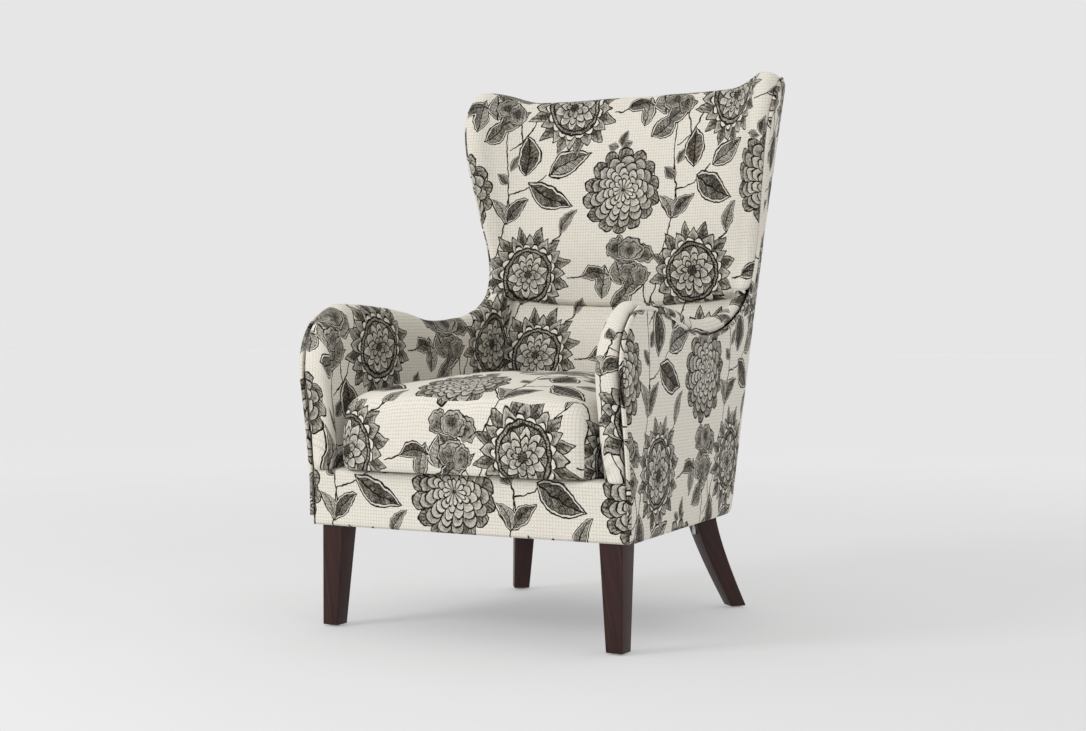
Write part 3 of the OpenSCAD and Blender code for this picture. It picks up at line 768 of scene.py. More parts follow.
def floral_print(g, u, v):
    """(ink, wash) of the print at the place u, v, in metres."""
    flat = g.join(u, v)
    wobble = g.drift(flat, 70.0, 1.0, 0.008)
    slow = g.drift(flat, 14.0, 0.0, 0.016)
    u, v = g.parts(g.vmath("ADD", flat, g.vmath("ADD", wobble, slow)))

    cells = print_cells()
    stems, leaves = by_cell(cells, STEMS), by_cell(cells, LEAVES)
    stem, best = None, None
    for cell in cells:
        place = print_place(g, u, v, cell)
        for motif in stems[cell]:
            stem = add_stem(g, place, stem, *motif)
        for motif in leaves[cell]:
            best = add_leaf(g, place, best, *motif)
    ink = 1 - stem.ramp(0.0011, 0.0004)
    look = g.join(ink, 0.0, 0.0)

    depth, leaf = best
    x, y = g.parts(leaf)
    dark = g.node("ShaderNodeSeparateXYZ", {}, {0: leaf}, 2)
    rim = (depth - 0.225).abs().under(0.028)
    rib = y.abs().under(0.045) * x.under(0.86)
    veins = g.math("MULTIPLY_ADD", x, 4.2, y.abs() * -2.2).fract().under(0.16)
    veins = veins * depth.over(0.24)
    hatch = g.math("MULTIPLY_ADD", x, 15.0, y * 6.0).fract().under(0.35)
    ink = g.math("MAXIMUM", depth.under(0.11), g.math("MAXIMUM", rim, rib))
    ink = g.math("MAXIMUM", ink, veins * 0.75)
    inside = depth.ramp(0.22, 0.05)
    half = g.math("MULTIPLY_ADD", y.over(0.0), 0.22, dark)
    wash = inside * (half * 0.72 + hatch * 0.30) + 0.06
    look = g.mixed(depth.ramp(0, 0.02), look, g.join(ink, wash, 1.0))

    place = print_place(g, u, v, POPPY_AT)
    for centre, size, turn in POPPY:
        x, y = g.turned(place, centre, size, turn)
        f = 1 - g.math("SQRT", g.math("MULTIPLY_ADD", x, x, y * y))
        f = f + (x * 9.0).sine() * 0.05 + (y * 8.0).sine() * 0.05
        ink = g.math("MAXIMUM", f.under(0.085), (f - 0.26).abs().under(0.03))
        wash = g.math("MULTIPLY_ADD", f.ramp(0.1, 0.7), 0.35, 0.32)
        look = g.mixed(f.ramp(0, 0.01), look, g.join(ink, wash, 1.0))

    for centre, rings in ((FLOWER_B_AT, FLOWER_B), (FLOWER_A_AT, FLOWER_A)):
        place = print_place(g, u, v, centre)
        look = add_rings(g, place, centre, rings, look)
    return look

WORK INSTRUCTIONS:
Reproduce every line of the listing above in which the string "parts" appears.

ANSWER IN FULL:
Write part 3 of the OpenSCAD and Blender code for this picture. It picks up at line 768 of scene.py. More parts follow.
    u, v = g.parts(g.vmath("ADD", flat, g.vmath("ADD", wobble, slow)))
    x, y = g.parts(leaf)